Neoliberal gentrification in Santiago de Chile

Date and time
Wednesday 31st October 2012
6pm (GMT)

Location
LSE Geography and Environment, Room STC.S221, St. Clement’s Building 

Neoliberal gentrification in Santiago de Chile

Speaker
Dr. Ernesto López-Morales, Urban Planning Department, University of Chile

Discussant(s)
Dr. Alan Mace (LSE Geography and Environment)

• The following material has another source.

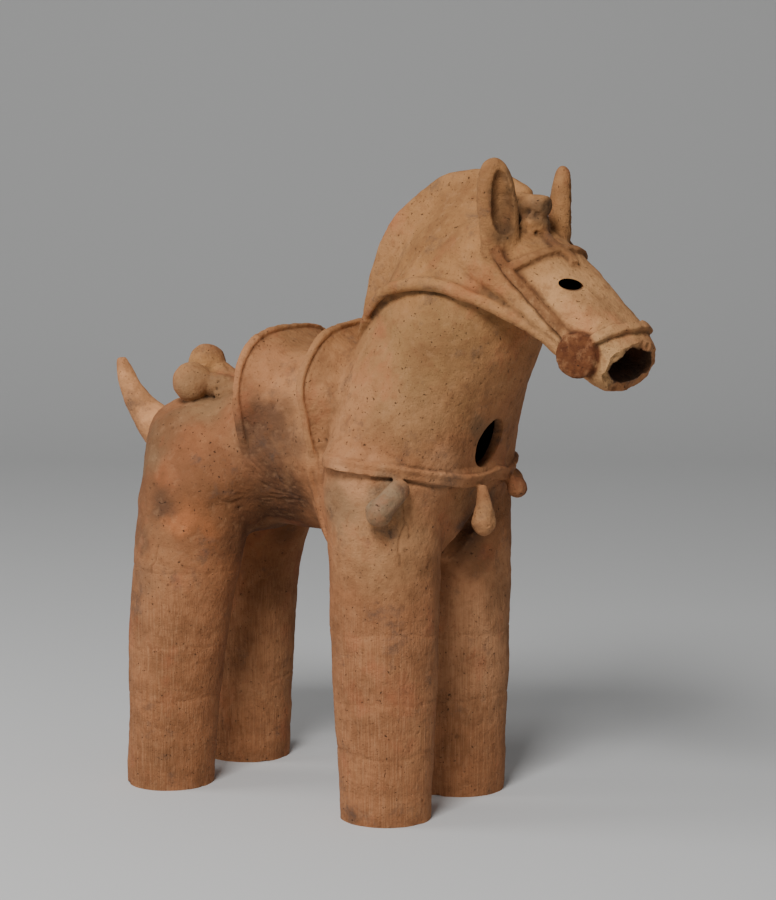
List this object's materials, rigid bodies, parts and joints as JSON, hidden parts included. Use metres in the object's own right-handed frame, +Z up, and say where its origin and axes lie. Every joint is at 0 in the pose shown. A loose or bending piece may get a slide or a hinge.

Chile holds one of the most neoliberalized housing and land markets in Latin America. López-Morales analyses several politico-economic aspects of the Chilean market of large-scale, high-rise urban renewal and its effects in terms of land economics and gentrification. His presentation specifically observes the ground rent value monopolistically extracted and absorbed by upper-income redevelopers, and the effects experienced by local lower-income owner-occupants in terms of a loss of their ground rent value. Whilst local-level municipalities artificially ‘enlarge’ rent gaps by establishing high Floor Area Ratios (FAR), assuring the monopoly capture of the potential ground rents by the private real estate agents, the remaining ground rent achieved by petty owners-residents and tenants cannot meet the value needed to purchase replacement accommodation, producing a noticeable context of social exclusion. This presentation reflects on the relation between urban neoliberalism, land economics, and gentrification, and presents evidence to support that gentrification can be different to what has been explained by works on/from the West or English speaking world academia, basically differing in scale, the type of displacement produced, and the disparity of the power deployed by the agents involved in the process.